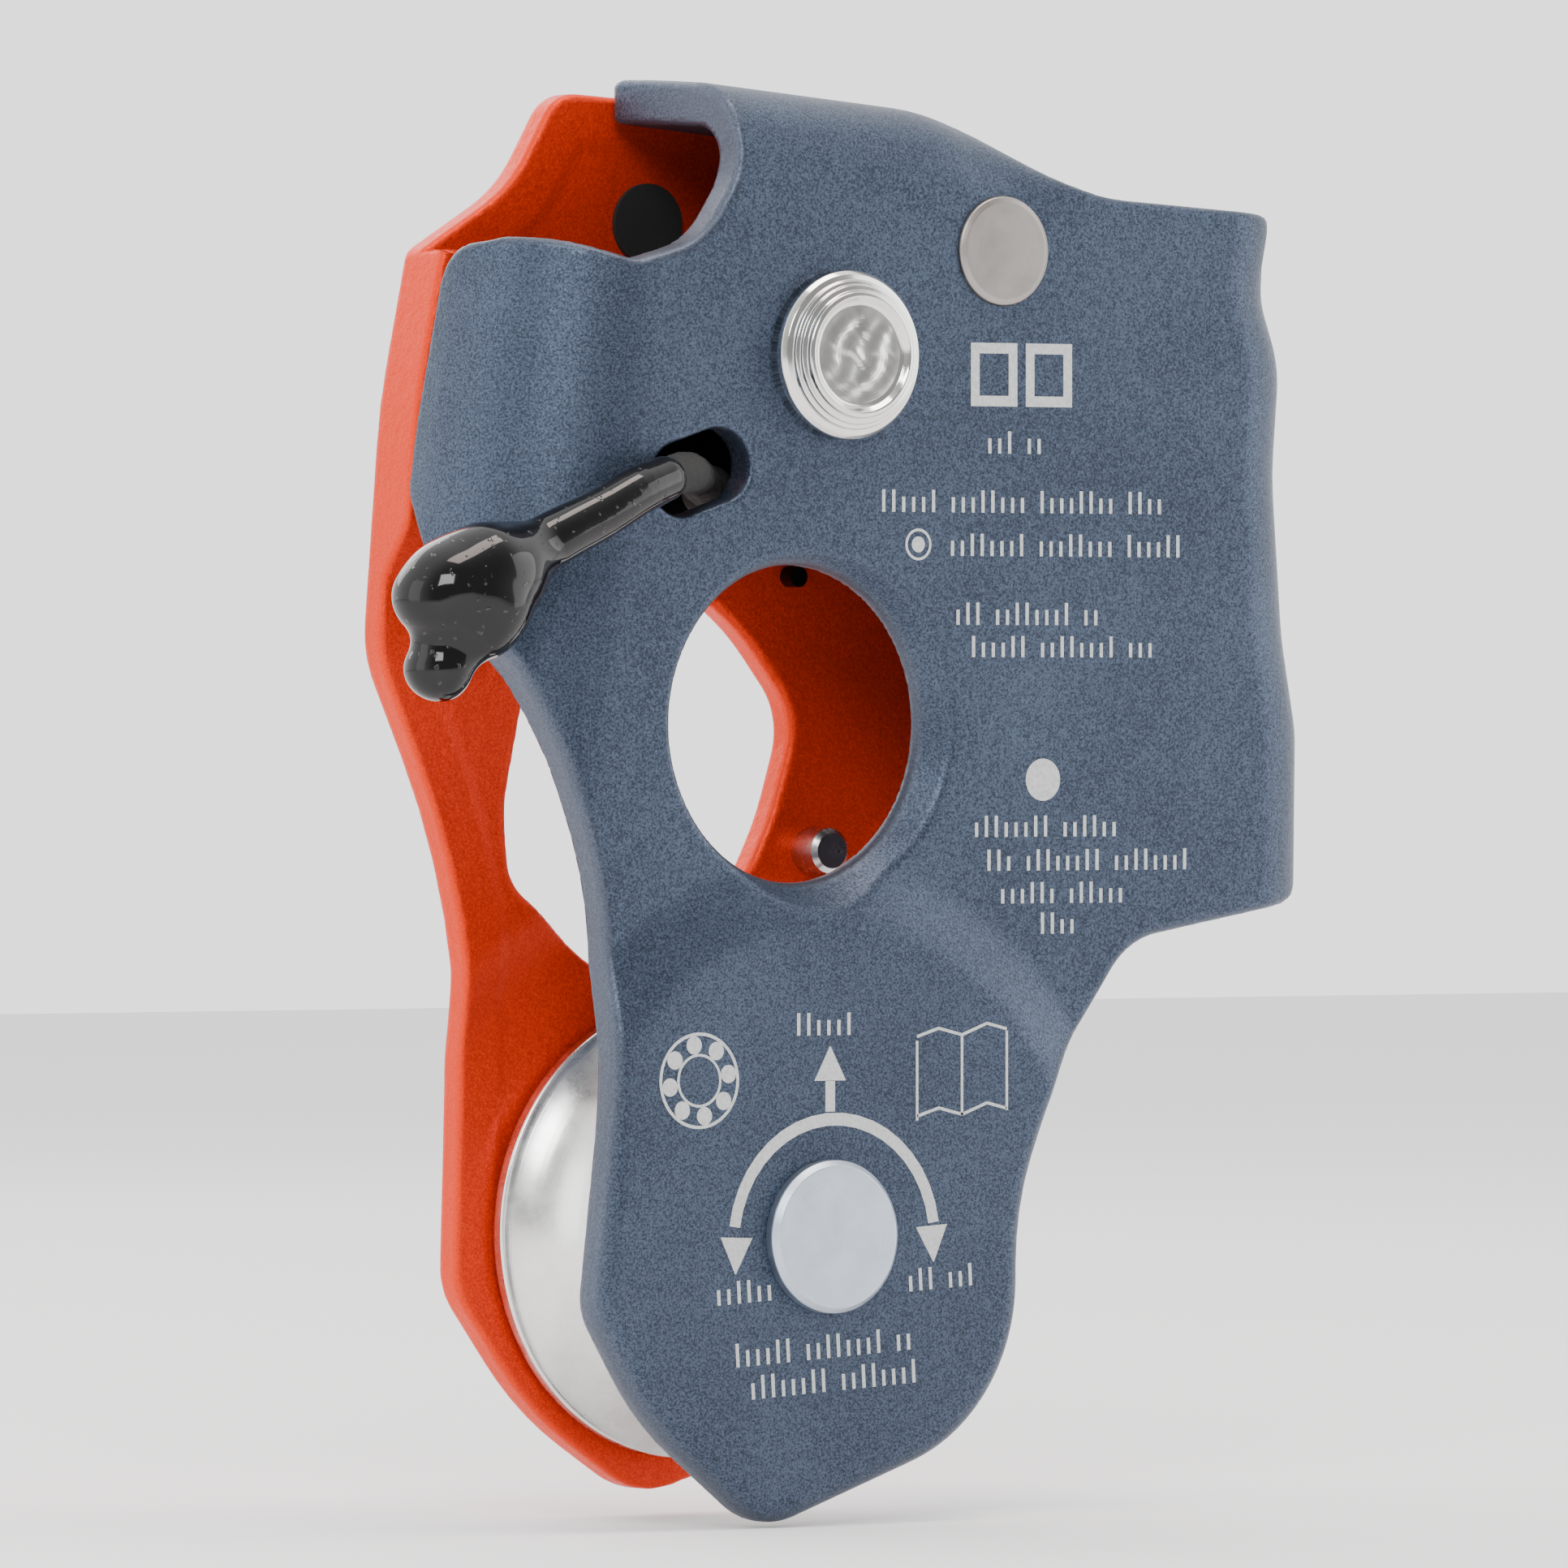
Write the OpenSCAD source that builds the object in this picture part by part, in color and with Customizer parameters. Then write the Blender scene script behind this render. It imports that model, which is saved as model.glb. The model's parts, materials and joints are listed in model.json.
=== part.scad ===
// Climber's rope pulley with a built-in rope clamp. Two forged cheeks carry a grooved sheave on a ball
// bearing, and a sprung toothed cam that grips a rope against the folded side of the front cheek.
// X points right as seen from the front, Y to the back, Z up. The origin is the centre of the connector
// hole, halfway through the front cheek. The rear cheek swings about the sheave axle.

/* [Cheeks] */
// Thickness of each forged cheek
plate_t = 3.6; // [3.4:0.1:3.8]
// Clear width between the cheeks above the sheave
channel_gap = 17.7; // [17.5:0.1:18.5]
// How far each cheek is pressed outwards around the sheave
lobe_jog = 1.9; // [1.7:0.1:2.1]
// Outer radius of the rolled left flap of the front cheek
flap_bend_r = 14.5; // [13.5:0.5:15.5]
// Outer radius of the fold between the front cheek and its rope channel wall
channel_bend_r = 8; // [7:0.5:9]
// Clearance between the folded edges of the front cheek and the rear cheek
fold_clearance = 0.35; // [0.3:0.05:0.6]

/* [Connector hole] */
// Radius of the connector hole in the front cheek
connector_r = 14.9; // [14.5:0.1:15]
// Radius of the bevel around the connector hole
bevel_r = 16.2; // [15.8:0.1:16.4]

/* [Sheave] */
// Outer radius of the sheave
sheave_r = 21.7; // [21:0.1:22]
// Width of the sheave
sheave_w = 20.3; // [19.5:0.1:20.7]
// Radius of the rope groove in section
groove_r = 9.25; // [9:0.05:9.5]
// Depth of the rope groove
groove_depth = 5.6; // [5:0.1:5.8]
// Radius of the sheave axle
axle_r = 5; // [4.8:0.1:5]
// Radius of the axle's front head
axle_head_r = 7.2; // [6.8:0.1:7.6]

/* [Ball bearing] */
// Number of balls
ball_count = 9; // [7:1:9]
// Radius of a ball
ball_r = 2; // [1.9:0.05:2]
// Radius of the circle the ball centres run on
ball_path_r = 9.1; // [9:0.05:9.2]
// Width of the bearing
bearing_w = 8; // [7.5:0.5:8]

/* [Cam] */
// Angle of the log spiral of the toothed face
cam_spiral_angle = 17.7; // [17:0.1:18]
// Number of teeth rows on the cam
cam_rows = 13; // [10:1:15]
// Height of a tooth
tooth_h = 1.1; // [0.8:0.1:1.2]

/* [Pull cord] */
// Diameter of the cord
cord_d = 3.8; // [3.4:0.1:3.8]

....

Request:
Reproduce every line of the material above exactly.

Result of this exercise:
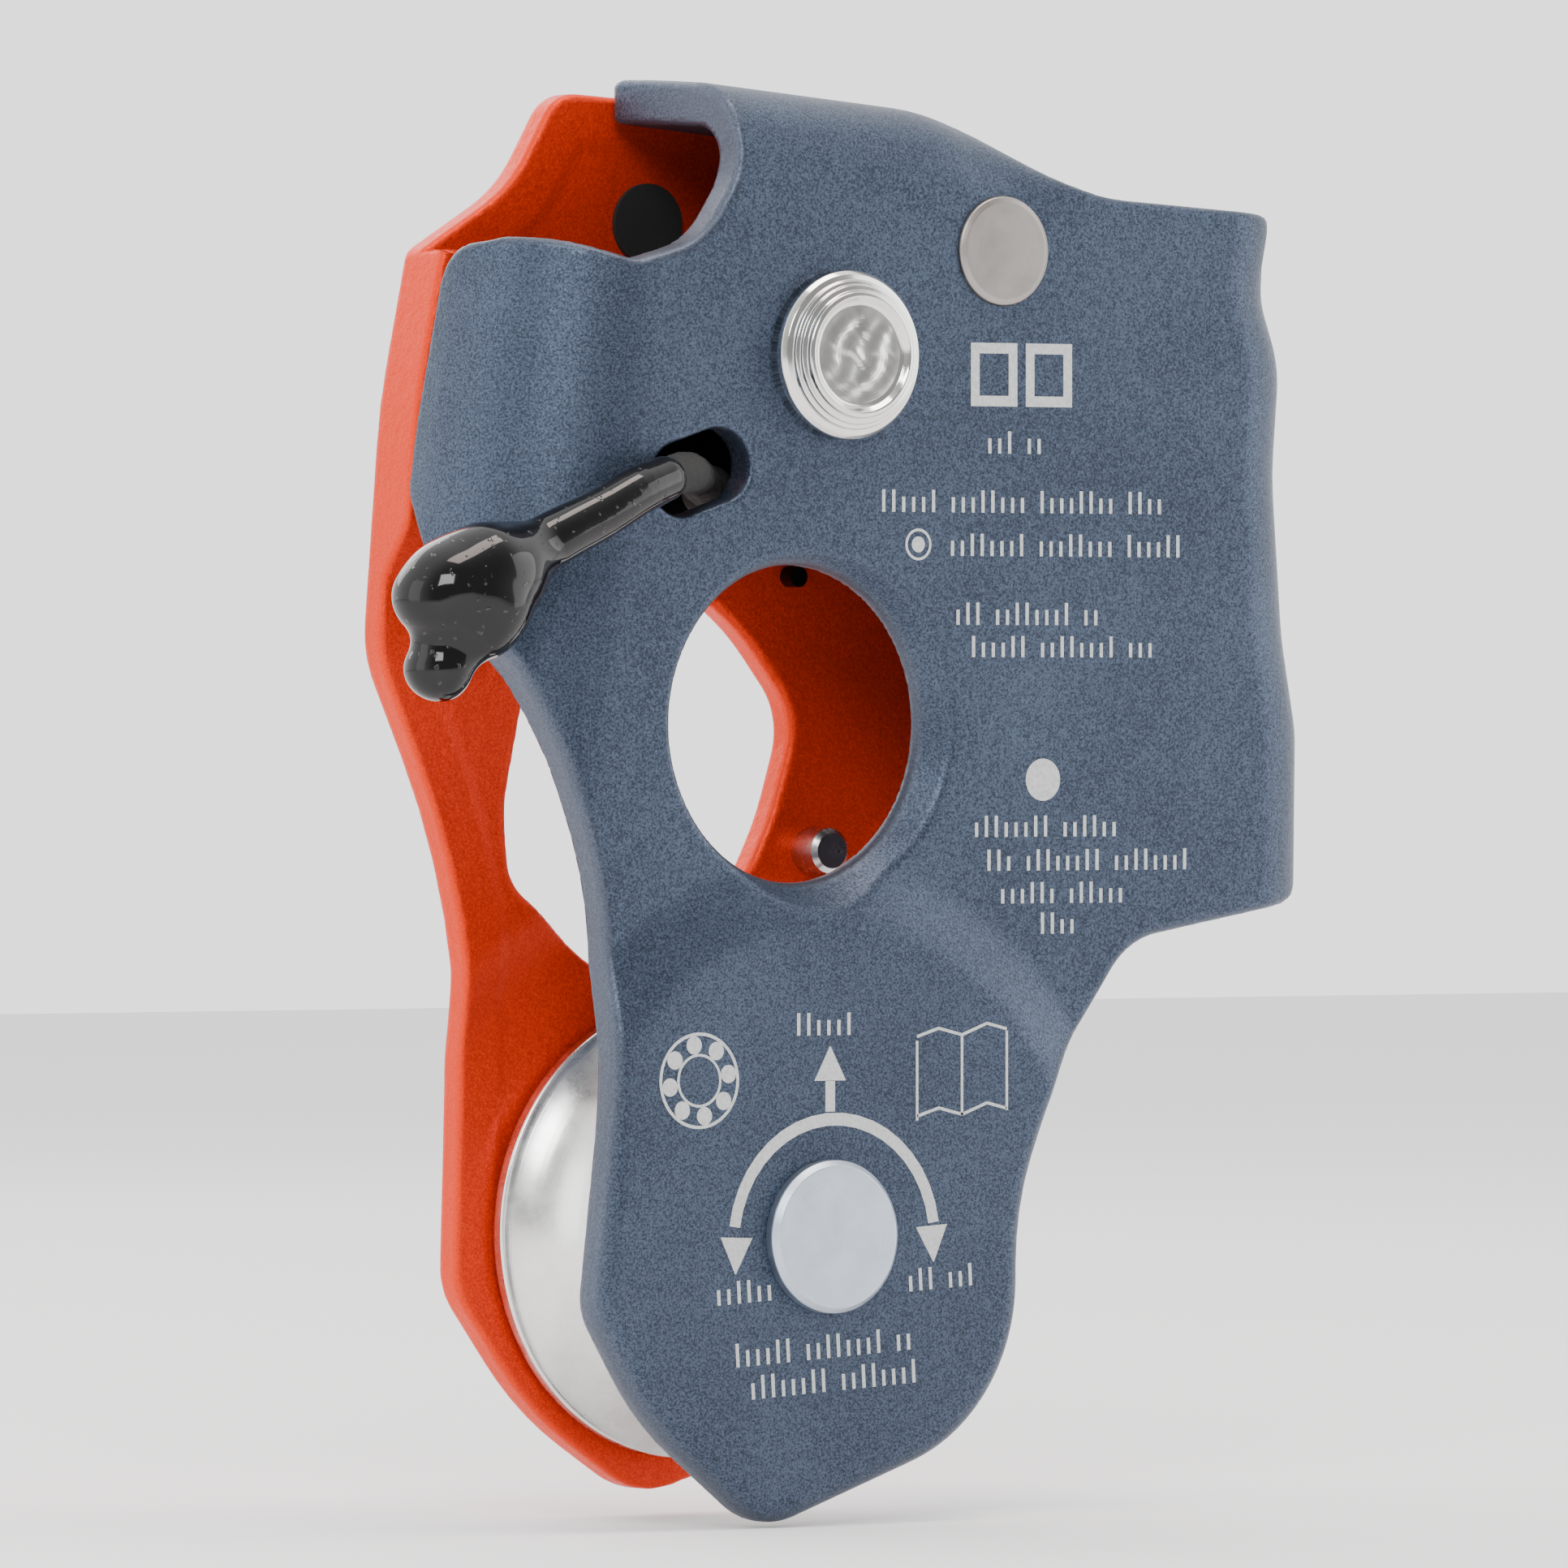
Write the OpenSCAD source that builds the object in this picture part by part, in color and with Customizer parameters. Then write the Blender scene script behind this render. It imports that model, which is saved as model.glb. The model's parts, materials and joints are listed in model.json.
=== part.scad ===
// Climber's rope pulley with a built-in rope clamp. Two forged cheeks carry a grooved sheave on a ball
// bearing, and a sprung toothed cam that grips a rope against the folded side of the front cheek.
// X points right as seen from the front, Y to the back, Z up. The origin is the centre of the connector
// hole, halfway through the front cheek. The rear cheek swings about the sheave axle.

/* [Cheeks] */
// Thickness of each forged cheek
plate_t = 3.6; // [3.4:0.1:3.8]
// Clear width between the cheeks above the sheave
channel_gap = 17.7; // [17.5:0.1:18.5]
// How far each cheek is pressed outwards around the sheave
lobe_jog = 1.9; // [1.7:0.1:2.1]
// Outer radius of the rolled left flap of the front cheek
flap_bend_r = 14.5; // [13.5:0.5:15.5]
// Outer radius of the fold between the front cheek and its rope channel wall
channel_bend_r = 8; // [7:0.5:9]
// Clearance between the folded edges of the front cheek and the rear cheek
fold_clearance = 0.35; // [0.3:0.05:0.6]

/* [Connector hole] */
// Radius of the connector hole in the front cheek
connector_r = 14.9; // [14.5:0.1:15]
// Radius of the bevel around the connector hole
bevel_r = 16.2; // [15.8:0.1:16.4]

/* [Sheave] */
// Outer radius of the sheave
sheave_r = 21.7; // [21:0.1:22]
// Width of the sheave
sheave_w = 20.3; // [19.5:0.1:20.7]
// Radius of the rope groove in section
groove_r = 9.25; // [9:0.05:9.5]
// Depth of the rope groove
groove_depth = 5.6; // [5:0.1:5.8]
// Radius of the sheave axle
axle_r = 5; // [4.8:0.1:5]
// Radius of the axle's front head
axle_head_r = 7.2; // [6.8:0.1:7.6]

/* [Ball bearing] */
// Number of balls
ball_count = 9; // [7:1:9]
// Radius of a ball
ball_r = 2; // [1.9:0.05:2]
// Radius of the circle the ball centres run on
ball_path_r = 9.1; // [9:0.05:9.2]
// Width of the bearing
bearing_w = 8; // [7.5:0.5:8]

/* [Cam] */
// Angle of the log spiral of the toothed face
cam_spiral_angle = 17.7; // [17:0.1:18]
// Number of teeth rows on the cam
cam_rows = 13; // [10:1:15]
// Height of a tooth
tooth_h = 1.1; // [0.8:0.1:1.2]

/* [Pull cord] */
// Diameter of the cord
cord_d = 3.8; // [3.4:0.1:3.8]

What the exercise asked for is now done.